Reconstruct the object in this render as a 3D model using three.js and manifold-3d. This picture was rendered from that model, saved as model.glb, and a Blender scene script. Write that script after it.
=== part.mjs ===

+ + +

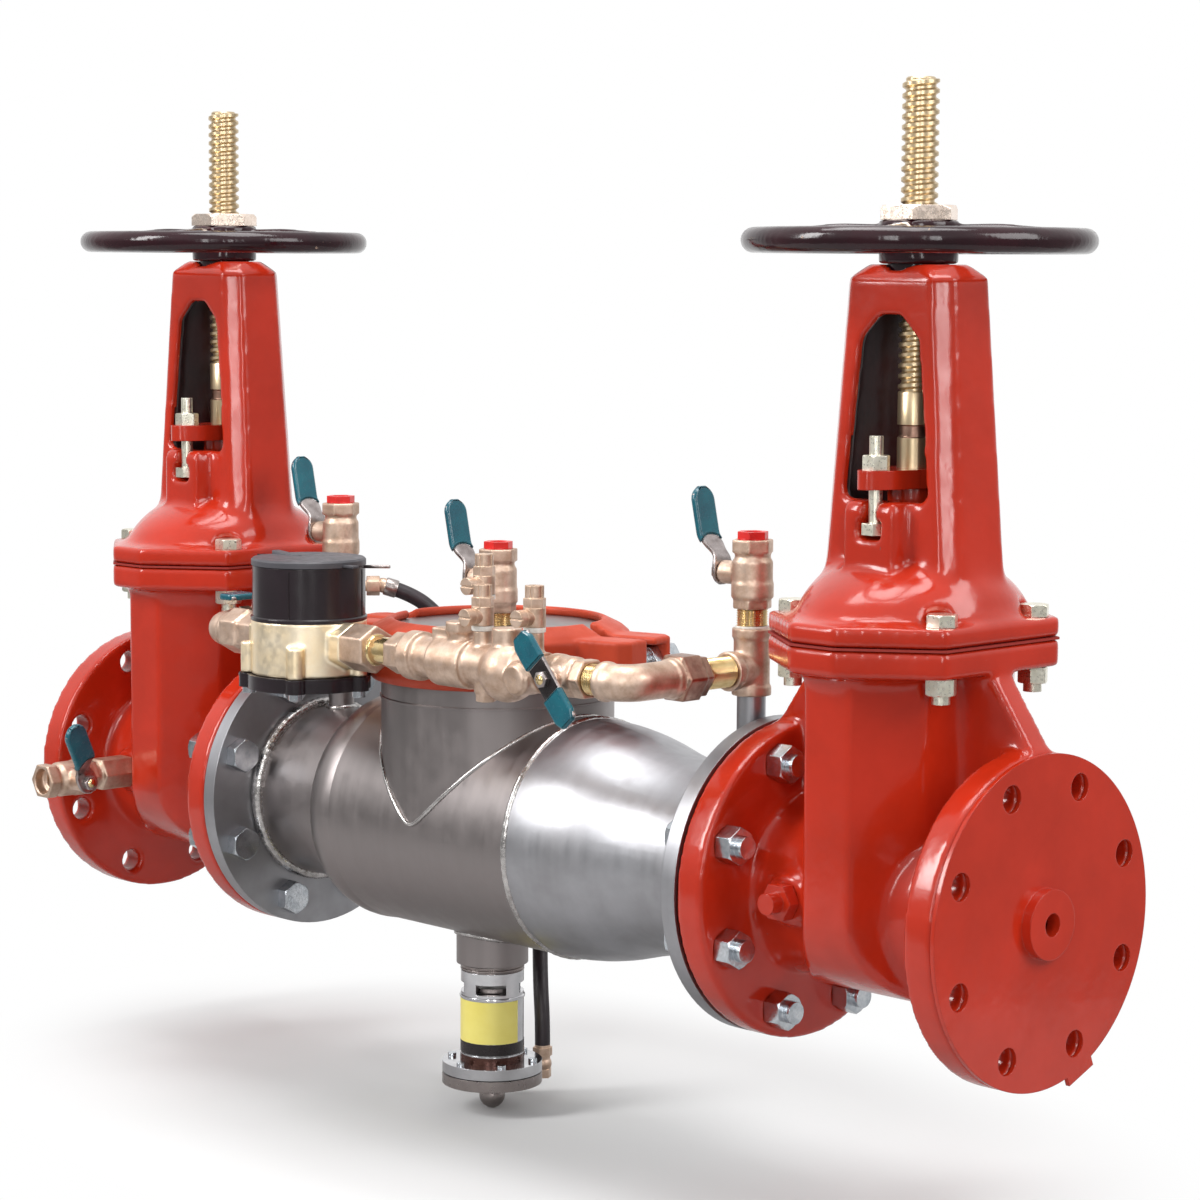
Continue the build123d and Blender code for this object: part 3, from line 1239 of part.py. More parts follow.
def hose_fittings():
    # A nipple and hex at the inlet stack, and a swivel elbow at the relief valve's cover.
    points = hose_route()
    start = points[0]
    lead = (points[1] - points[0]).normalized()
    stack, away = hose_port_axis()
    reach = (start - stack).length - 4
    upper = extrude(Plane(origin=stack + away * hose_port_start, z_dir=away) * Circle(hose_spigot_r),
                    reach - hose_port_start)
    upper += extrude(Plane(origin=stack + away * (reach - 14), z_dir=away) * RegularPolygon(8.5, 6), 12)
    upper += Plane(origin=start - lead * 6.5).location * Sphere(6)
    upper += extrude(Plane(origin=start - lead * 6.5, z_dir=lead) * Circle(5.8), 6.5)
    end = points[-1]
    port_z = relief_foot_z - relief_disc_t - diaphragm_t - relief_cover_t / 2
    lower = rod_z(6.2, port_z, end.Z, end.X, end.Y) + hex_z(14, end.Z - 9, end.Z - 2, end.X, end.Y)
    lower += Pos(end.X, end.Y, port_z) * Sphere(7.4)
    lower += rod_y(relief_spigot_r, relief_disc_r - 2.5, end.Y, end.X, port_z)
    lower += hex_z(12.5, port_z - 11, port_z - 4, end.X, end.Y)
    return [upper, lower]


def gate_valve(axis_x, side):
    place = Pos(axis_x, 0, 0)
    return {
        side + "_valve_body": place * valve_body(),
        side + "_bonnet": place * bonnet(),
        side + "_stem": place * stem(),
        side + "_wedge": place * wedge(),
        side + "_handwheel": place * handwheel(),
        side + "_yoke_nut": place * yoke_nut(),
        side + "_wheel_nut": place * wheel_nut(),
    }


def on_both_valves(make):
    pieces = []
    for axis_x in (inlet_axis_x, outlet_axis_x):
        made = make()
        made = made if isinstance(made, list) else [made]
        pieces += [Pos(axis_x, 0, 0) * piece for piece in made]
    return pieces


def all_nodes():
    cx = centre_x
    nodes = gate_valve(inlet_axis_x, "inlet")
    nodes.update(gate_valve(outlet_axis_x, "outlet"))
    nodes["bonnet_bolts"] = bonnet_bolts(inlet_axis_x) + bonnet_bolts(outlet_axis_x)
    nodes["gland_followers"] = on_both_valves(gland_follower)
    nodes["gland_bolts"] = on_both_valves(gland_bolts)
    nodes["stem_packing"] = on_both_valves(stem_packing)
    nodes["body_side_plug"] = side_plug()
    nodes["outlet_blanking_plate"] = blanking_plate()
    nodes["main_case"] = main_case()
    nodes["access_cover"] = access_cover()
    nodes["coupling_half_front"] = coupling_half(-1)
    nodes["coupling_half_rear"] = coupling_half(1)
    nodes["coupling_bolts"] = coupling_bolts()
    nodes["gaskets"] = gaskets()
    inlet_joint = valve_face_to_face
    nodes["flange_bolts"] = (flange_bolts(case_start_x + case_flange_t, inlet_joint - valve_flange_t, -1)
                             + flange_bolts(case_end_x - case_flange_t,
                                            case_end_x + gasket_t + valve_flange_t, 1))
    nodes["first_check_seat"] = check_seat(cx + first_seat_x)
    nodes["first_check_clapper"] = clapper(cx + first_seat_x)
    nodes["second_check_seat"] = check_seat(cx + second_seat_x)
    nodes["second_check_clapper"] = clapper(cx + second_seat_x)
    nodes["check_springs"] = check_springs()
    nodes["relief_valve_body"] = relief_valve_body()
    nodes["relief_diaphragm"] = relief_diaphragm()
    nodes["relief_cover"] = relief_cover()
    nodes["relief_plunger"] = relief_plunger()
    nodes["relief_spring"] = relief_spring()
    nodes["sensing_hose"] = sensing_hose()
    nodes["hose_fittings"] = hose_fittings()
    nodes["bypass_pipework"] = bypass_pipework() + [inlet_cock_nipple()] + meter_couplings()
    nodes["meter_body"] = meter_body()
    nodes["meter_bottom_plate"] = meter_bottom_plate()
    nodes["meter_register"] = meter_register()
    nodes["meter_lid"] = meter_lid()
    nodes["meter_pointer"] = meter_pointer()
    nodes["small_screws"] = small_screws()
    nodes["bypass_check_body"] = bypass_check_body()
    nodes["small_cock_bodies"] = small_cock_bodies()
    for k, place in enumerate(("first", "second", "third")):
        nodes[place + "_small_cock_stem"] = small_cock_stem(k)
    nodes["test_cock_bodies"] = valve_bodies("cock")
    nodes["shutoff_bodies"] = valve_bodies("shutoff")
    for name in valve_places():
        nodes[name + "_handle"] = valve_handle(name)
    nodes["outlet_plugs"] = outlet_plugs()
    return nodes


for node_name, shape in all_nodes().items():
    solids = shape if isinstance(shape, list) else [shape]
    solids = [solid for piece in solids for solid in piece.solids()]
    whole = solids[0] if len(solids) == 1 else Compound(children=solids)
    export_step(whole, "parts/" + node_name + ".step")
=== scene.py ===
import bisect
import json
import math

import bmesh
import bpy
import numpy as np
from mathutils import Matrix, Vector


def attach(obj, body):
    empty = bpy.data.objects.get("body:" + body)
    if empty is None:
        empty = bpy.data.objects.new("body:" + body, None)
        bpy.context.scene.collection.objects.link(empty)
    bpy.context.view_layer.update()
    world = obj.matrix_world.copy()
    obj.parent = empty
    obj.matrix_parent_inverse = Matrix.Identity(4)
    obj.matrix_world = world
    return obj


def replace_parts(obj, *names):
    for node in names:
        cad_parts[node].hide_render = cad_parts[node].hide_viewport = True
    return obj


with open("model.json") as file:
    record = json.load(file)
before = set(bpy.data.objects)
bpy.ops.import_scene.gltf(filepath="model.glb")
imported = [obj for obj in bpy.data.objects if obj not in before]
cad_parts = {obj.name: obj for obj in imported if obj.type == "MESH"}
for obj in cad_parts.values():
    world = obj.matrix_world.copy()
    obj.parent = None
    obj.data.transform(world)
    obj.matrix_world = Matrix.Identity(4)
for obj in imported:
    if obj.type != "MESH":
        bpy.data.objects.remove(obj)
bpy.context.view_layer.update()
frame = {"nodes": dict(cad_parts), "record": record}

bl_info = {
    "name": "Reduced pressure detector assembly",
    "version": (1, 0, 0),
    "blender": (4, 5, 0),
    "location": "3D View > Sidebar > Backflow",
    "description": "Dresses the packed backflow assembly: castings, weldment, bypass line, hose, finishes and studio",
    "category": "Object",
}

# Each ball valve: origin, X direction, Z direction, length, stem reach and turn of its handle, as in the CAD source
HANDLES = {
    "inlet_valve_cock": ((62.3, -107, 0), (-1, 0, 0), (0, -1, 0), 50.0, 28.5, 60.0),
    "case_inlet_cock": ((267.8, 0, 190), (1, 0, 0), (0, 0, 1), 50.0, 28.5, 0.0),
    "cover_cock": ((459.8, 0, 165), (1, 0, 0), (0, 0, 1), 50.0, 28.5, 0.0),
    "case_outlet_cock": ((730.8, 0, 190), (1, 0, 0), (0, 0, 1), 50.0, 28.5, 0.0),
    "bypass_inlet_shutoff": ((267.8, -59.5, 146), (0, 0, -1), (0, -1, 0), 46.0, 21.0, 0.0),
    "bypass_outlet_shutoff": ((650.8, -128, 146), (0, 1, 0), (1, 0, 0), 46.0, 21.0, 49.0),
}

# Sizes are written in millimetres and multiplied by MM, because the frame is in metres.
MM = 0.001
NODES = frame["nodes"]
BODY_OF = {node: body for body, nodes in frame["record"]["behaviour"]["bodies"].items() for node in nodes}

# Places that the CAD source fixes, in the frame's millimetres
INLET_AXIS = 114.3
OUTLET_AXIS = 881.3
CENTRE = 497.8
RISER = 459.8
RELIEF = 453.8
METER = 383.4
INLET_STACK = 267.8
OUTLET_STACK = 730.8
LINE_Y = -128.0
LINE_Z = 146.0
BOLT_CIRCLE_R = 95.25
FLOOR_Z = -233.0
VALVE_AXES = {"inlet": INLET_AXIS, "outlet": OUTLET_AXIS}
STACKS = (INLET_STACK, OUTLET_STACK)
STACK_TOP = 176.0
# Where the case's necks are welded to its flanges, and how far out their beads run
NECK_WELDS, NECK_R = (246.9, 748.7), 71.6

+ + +

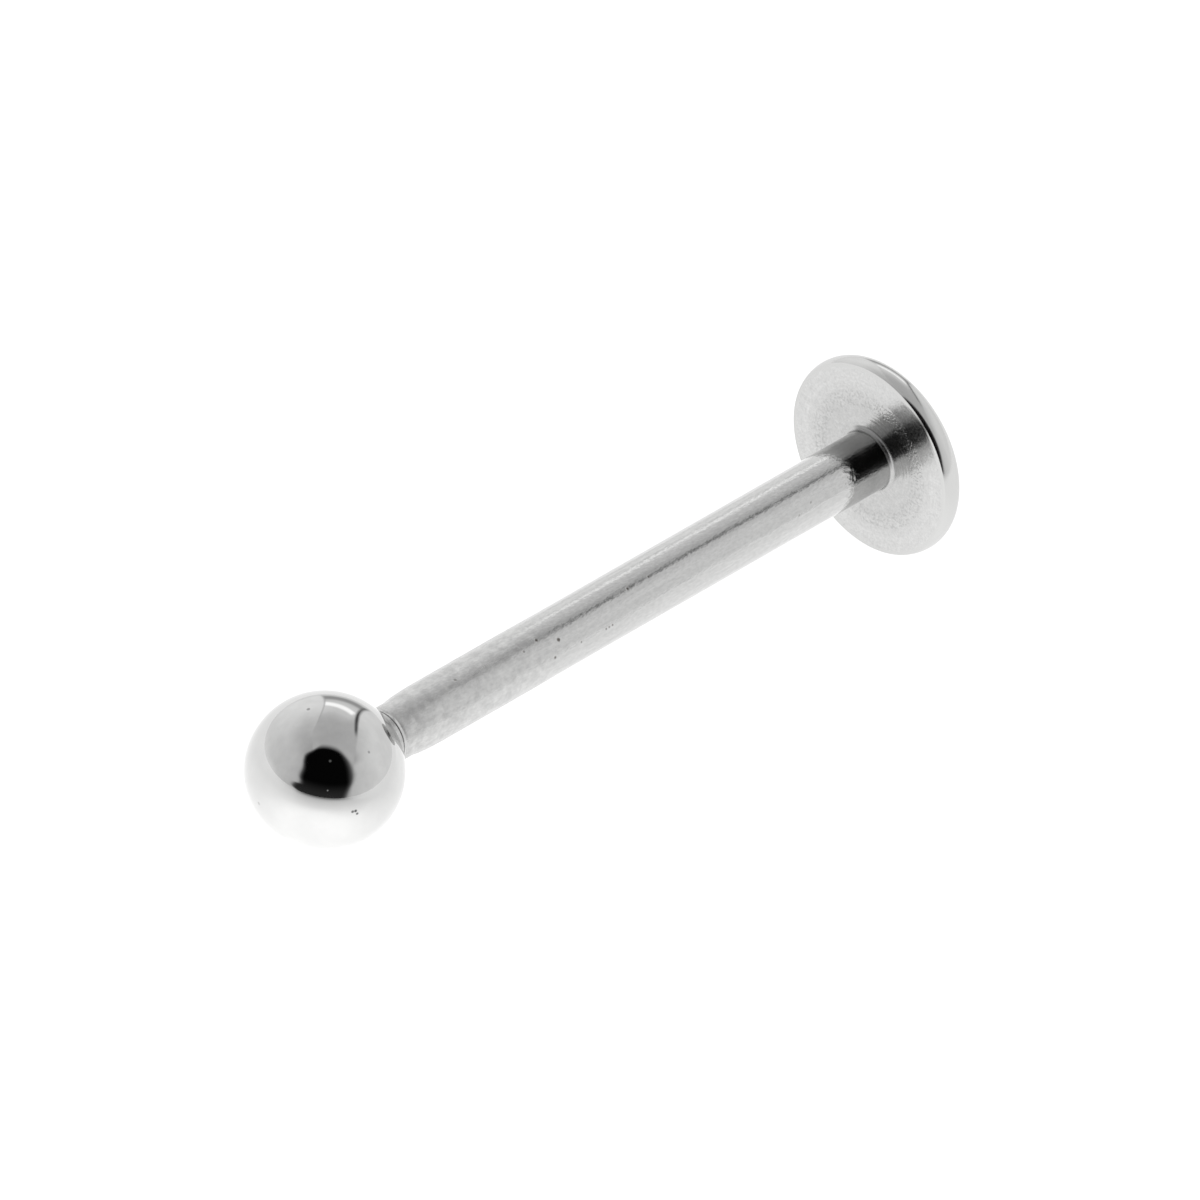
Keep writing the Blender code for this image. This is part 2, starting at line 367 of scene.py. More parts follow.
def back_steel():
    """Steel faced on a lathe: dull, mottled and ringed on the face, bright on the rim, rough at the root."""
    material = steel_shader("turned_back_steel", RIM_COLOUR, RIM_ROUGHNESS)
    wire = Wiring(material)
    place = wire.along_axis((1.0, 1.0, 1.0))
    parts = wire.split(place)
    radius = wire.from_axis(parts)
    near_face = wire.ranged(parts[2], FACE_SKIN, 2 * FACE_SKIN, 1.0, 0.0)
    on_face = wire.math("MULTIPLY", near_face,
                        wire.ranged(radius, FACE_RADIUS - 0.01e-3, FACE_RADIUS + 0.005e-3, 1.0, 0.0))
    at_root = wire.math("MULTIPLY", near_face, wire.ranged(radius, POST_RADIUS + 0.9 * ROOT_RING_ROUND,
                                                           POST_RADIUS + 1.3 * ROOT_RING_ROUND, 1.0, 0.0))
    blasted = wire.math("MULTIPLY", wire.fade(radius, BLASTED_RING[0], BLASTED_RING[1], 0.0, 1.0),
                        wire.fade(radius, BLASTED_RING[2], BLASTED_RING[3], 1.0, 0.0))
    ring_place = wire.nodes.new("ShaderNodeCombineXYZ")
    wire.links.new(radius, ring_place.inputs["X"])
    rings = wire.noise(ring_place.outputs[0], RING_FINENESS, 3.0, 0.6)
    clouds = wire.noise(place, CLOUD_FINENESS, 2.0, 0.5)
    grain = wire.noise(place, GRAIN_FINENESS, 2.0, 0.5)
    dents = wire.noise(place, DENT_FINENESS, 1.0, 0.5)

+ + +

Each line from the one containing "for node_name, shape" through the one containing "bpy.data.objects.remove(obj)" must be retyped exactly, the first and last of these included.

• _Result of the task_
for node_name, shape in all_nodes().items():
    solids = shape if isinstance(shape, list) else [shape]
    solids = [solid for piece in solids for solid in piece.solids()]
    whole = solids[0] if len(solids) == 1 else Compound(children=solids)
    export_step(whole, "parts/" + node_name + ".step")
=== scene.py ===
import bisect
import json
import math

import bmesh
import bpy
import numpy as np
from mathutils import Matrix, Vector


def attach(obj, body):
    empty = bpy.data.objects.get("body:" + body)
    if empty is None:
        empty = bpy.data.objects.new("body:" + body, None)
        bpy.context.scene.collection.objects.link(empty)
    bpy.context.view_layer.update()
    world = obj.matrix_world.copy()
    obj.parent = empty
    obj.matrix_parent_inverse = Matrix.Identity(4)
    obj.matrix_world = world
    return obj


def replace_parts(obj, *names):
    for node in names:
        cad_parts[node].hide_render = cad_parts[node].hide_viewport = True
    return obj


with open("model.json") as file:
    record = json.load(file)
before = set(bpy.data.objects)
bpy.ops.import_scene.gltf(filepath="model.glb")
imported = [obj for obj in bpy.data.objects if obj not in before]
cad_parts = {obj.name: obj for obj in imported if obj.type == "MESH"}
for obj in cad_parts.values():
    world = obj.matrix_world.copy()
    obj.parent = None
    obj.data.transform(world)
    obj.matrix_world = Matrix.Identity(4)
for obj in imported:
    if obj.type != "MESH":
        bpy.data.objects.remove(obj)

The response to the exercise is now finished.